Mas talvez mais importante que a falta de meios, seja a necessidade de uma mudança de mentalidades – que não se faz de um dia para outro – de forma a alterar as crenças e preconceitos que estão enraizados na nossa sociedade e, consequentemente, na escola. E é lá que as crianças passam a maior parte do seu dia, o que significa que é por lá, que a mudança terá de acontecer em primeiro lugar, se queremos ter a esperança de mudar mentalidades.
Lev Vygotsky, psicólogo que estudou a forma como o processo de aprendizagem das crianças se desenvolve, defende que o meio – que envolve a cultura, sociedade, práticas e interações – é o factor com maior preponderância no desenvolvimento humano. Segundo Vygotsky, os seres humanos nascem mergulhados em cultura e esta será uma das principais influências no seu desenvolvimento pessoal, e em particular, dos seus ideais e crenças.
Assim, as características que cada um tem, que muitas vezes consideramos como sendo individuais, são na verdade consequência, pelo menos em parte, das trocas de interações que realizamos diariamente nos diversos meios, sendo a escola, o local onde essas interações se desenrolam durante mais tempo durante a infância e adolescência. É pelo meio ser tão importante no nosso desenvolvimento enquanto indivíduos, tanto a nível interno como externo, que muitos psicólogos, como é o caso de Suls e Hothman, nos alertam para a necessidade de estudar as diferenças culturais e étnicas, algo muito relevante para em vez de discriminarmos e segregarmos, promovermos um desenvolvimento positivo e integrador na sociedade, em particular, nas escolas.

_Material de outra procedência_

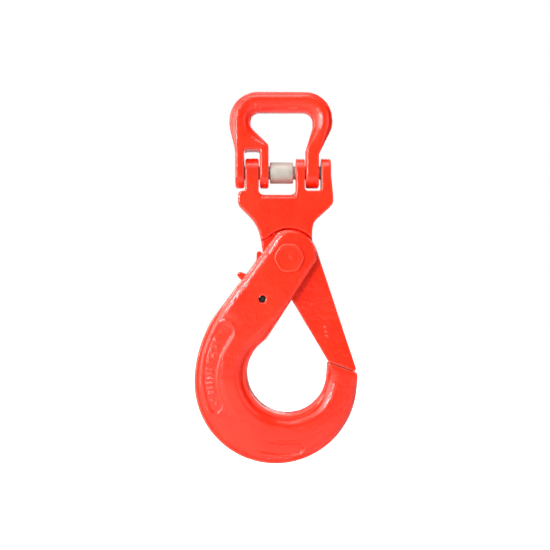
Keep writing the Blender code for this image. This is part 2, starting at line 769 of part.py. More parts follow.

Assim, ao contrário do que muitas vezes acontece na educação, em que tudo é demasiado “preto” e “branco”, “certo e “errado”, quando lidamos com crianças com Necessidades Educativas Especiais, precisamos de ser flexíveis e compreender que pode e deve existir uma perspetiva “cinzenta”. Mas muitas vezes, quando digo isto na escola, os professores pensam que isto é sinónimo de facilitar e, portanto, mostram-se muito resistentes. Contudo, temos de compreender que o que pode parecer muito fácil para alguns pode ser muito difícil para outros. Daí que seja tão importante adotar Medidas de Apoio Universal ou Medidas Específicas de Apoio à Aprendizagem, adaptadas e adequadas ao nível de dificuldade do aluno. Isto significa apoiar e não facilitar.
Por último, é necessário normalizar e integrar estas crianças nas escolas de ensino regular e não apenas criar escolas específicas para o ensino especial, porque ao fazê-lo estamos, mesmo que inconscientemente, a segregá-las, contribuindo para esta categorização entre “normais” e “diferentes”, entre “preto” e “branco”.
Se o fizermos, pode ser que um dia perguntas como “Porque tenho de ser diferente” façam parte do passado.